Bir an düşünmedim, Ünal Özüak'ı Tele Pazar Genel Koordinatörlüğüne getirirken.. Turgut Özal'ın "İslim arkadan gelsin" günlerindeki o müthiş günlerinde, Ataköy, Ataşehir, Bahçeşehirler yaratılırken, inşaat işlerini fiilen yöneten, 2 bin kişiye kumanda eden ve yapılan bütün işleri kurallar içinde gerçekleştirip, o ünlü Engin Civan olayları sırasında aleyhine açılan bütün davalardan beraat eden Ünal Özüak.. Yakın arkadaşım. Yakından tanıyorum. Güveniyorum. TRT Genel Müdürü Yücel Yener'in "Yücel" diyecek kadar yakın arkadaşı.. TRT İstanbul Bölge Müdürüne de "Orhan" diyor.. (Ertenhan.)
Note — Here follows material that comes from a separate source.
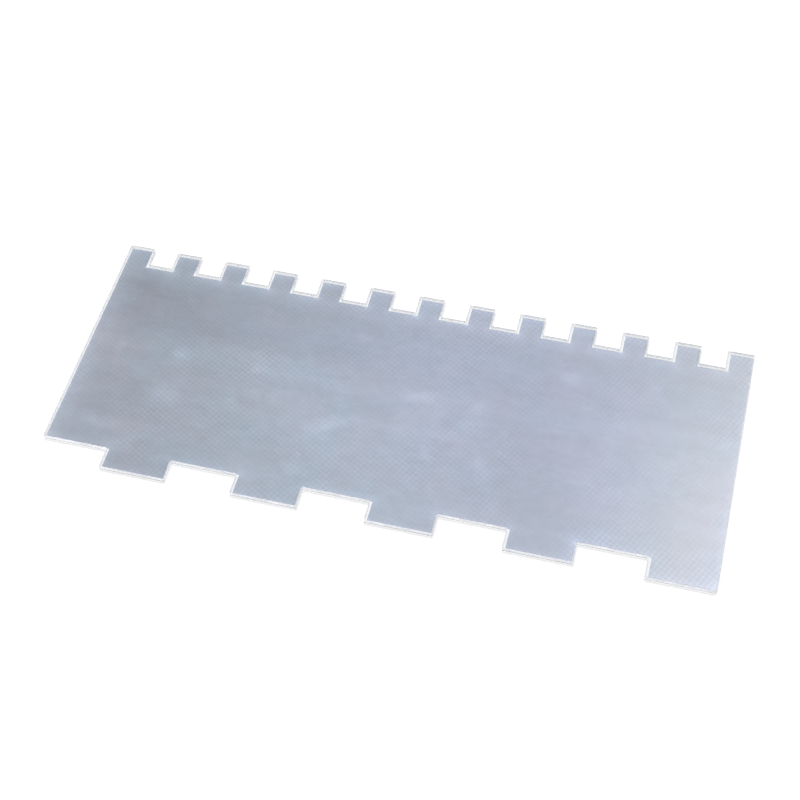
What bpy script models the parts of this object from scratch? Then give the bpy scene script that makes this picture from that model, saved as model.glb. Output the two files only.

Yani kriz anlarında doğrudan en tepeye ulaşıp çözme olanakları da var..
Ben Tele- Pazar'ın beyniydim.. A'dan Z'ye benim kafamdan çıktı.. Her şeyi ama her şeyi ben düşündüm..
Ama başarının yüzde 80'i, Ünal'ındı.. Her şey onun sayesinde öyle tıkır tıkır işliyordu ki, ben canlı yayınlanan 3.5 saat dışında hiçbir şeyi düşünme, hiçbir şeyle uğraşma zorunda kalmıyordum..
Ünal'ın 3.5 saatlik canlı yayınının en sorumlu yerine gelirken, 1 dakikalık televizyon deneyimi yoktu. Amatör bir kaç yazı dışında gazeteci bile değildi. Mesleği mimarlıktı. İletişimle alakası yoktu..
Hiç kimse de çıkıp "Televizyonun T' sini bilmeyen bu adam 3.5 saatlik canlı yayınının nasıl Genel Koordinatörü olur" demedi. Diyemezdi. Çünkü ondan beklenen televizyonculuk değil, yöneticilikti. Bunu da harika yapıyordu.